The message to Jeremy Corbyn and the Labour Party is clear
I repeat and represent in this post extracts from Peter Kellner's article in Prospect Magazine where he analysis YouGov polling involving voting data from over 23,000 respondents which gathered at the time of the 2016 EU referendum and 2017 General Election.
The data on the shifts in public attitudes comes from voters that YouGov has questioned since the start of the year. Respondents are asked whether Britain was right or wrong to vote for Brexit in 2016. Thirteen of 14 polls this year show slightly more people saying “wrong” than “right.” - a small but consistent net move away from Brexit.
Significant numbers of younger Leave voters, as well as those supporting Labour in last year’s election, no longer think Brexit is right for Britain.
While movements have indeed been small among many sections, they have been much larger in some politically important groups.
Labour voters.
They divided two-to-one for Remain in the referendum. However, YouGov’s combined data, which includes 7,671 people who voted Labour at the general election last year, reveals a marked shift.
While only 7 % of Labour-Remain voters are having second thoughts (changing their minds or saying “don’t know”), as many as 28% of Labour-Leave voters no longer back Brexit. Now Labour’s voters divide almost three-to-one in saying Brexit was the wrong choice.
The table below contrasts the groups where second thoughts are most prevalent with those where voters are overwhelmingly standing firm. Apart from Labour-Leave voters, buyers’ remorse is greatest among voters under 40 who voted Leave, especially women and working-class C2DE voters. (Older women and working-class voters have shifted far less.) Of the major demographic and political groups, only among Conservatives are more than 15% of Remain voters having second thoughts.
Only two really significant groups now favour Brexit more than they did:
Conservative voters (from 72-28% to 75-25% in favour of Brexit)
and
Voters over 65 (from 66-34% to 67-33%).
The effects of older, mainly Leave, voters dying—and younger, mainly Remain, voters are joining the electorate -
Since the referendum around 1.2m electors have died, while 1.4m have joined the electorate.

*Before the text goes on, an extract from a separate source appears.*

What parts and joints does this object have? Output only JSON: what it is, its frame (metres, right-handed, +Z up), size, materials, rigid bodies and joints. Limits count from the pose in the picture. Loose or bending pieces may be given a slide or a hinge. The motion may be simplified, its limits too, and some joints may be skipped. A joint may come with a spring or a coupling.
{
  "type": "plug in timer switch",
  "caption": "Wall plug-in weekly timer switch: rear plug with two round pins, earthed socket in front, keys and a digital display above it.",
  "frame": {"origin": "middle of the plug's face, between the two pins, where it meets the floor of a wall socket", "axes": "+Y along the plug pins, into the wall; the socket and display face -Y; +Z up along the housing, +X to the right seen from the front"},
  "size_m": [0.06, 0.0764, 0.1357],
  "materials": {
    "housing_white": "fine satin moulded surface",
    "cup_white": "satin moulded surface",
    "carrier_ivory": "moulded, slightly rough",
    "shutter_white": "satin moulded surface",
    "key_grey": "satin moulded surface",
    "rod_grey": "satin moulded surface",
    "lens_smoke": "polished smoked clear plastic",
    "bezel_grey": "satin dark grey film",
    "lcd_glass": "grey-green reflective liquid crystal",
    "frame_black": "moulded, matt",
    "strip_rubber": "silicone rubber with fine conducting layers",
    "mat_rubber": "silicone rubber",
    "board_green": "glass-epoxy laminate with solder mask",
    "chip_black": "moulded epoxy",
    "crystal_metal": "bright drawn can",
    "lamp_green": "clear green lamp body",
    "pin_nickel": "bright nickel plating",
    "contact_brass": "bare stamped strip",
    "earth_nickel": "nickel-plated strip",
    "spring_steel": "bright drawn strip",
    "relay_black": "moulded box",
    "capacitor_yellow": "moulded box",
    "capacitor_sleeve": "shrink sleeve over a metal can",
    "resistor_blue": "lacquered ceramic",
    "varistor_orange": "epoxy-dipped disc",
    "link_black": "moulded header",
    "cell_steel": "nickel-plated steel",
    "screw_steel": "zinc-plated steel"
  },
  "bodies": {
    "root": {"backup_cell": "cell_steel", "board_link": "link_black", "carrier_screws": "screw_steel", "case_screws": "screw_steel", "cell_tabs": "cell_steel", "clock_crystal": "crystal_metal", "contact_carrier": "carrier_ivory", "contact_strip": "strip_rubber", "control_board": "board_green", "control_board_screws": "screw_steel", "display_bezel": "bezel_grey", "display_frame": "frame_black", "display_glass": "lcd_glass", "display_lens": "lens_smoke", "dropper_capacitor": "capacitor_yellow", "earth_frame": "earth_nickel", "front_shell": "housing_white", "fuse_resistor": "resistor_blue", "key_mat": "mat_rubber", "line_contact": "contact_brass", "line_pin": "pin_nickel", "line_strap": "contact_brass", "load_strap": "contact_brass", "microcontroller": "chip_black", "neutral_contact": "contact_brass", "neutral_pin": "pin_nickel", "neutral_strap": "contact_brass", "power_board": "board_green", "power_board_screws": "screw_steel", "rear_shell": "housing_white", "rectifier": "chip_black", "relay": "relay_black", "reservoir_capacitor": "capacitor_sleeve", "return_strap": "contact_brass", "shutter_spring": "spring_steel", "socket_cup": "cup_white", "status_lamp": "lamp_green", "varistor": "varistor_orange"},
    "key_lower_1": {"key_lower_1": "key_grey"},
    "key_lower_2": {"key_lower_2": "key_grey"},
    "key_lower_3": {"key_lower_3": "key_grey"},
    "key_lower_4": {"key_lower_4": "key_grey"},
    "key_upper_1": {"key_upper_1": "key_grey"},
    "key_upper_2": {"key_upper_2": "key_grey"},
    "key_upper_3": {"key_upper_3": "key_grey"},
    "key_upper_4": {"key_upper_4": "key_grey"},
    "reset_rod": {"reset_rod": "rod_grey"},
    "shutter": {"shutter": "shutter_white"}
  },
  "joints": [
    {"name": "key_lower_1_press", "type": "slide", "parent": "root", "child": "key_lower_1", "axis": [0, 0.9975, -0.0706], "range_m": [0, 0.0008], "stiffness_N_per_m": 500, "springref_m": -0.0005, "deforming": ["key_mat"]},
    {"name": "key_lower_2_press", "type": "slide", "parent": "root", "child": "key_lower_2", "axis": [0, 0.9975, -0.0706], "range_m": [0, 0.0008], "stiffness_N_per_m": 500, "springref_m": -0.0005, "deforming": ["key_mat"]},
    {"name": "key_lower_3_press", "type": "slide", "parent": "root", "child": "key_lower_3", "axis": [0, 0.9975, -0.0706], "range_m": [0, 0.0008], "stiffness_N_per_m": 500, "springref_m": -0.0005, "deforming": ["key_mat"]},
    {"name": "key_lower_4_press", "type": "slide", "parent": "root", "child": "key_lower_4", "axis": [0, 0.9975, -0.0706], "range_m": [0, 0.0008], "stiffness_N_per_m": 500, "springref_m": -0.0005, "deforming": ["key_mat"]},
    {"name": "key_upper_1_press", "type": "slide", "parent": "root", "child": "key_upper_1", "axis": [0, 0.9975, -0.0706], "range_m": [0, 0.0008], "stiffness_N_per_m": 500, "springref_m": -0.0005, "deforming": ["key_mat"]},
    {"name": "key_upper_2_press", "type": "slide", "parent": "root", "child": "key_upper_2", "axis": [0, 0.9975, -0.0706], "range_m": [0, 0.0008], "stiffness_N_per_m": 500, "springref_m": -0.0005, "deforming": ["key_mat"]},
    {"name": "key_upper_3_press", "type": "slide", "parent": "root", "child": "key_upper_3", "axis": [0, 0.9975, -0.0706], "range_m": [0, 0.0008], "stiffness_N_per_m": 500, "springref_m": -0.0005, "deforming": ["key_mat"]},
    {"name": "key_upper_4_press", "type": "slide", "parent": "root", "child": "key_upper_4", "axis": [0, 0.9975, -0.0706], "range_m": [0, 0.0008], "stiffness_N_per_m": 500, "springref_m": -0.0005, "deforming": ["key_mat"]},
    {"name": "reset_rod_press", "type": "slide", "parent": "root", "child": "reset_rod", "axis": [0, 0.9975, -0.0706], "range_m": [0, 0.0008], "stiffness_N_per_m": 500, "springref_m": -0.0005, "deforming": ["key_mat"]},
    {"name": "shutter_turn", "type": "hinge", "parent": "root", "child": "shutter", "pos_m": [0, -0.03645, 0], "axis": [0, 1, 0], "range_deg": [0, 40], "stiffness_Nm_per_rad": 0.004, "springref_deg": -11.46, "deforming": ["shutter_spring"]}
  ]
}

If we extrapolate from YouGov’s data from the youngest and oldest voters, and take account of variations in turnout by age, then
I reckon that around 600,000 Leave voters, and 300,000 Remain voters have died; while 650,000 young Remainers and 150,000 Leave supporters have joined the voting population.
Combine these figures, and these demographic factors have given us 350,000 extra Remain voters and 450,000 fewer Leave voters.
Present situation
In the 2016 referendum, the 17.4m Leave voters outnumbered the 16.1m Remain voters by 1.3m.

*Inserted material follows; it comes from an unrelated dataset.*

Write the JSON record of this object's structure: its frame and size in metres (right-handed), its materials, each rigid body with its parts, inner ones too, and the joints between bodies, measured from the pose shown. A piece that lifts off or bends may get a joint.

Demography has already reduced that lead by more than half. At this rate, Remain will take the lead by late next year, even if not one person changes their mind.
Add in the second thoughts now apparent in some groups who voted Leave two years ago, there is a real prospect that a fresh referendum would reverse the decision that the electorate took last time.
Currently the overall impact of all the shifts outlined above is to convert a narrow pro-Leave majority at the time of the 2016 referendum to a small pro-Remain majority today.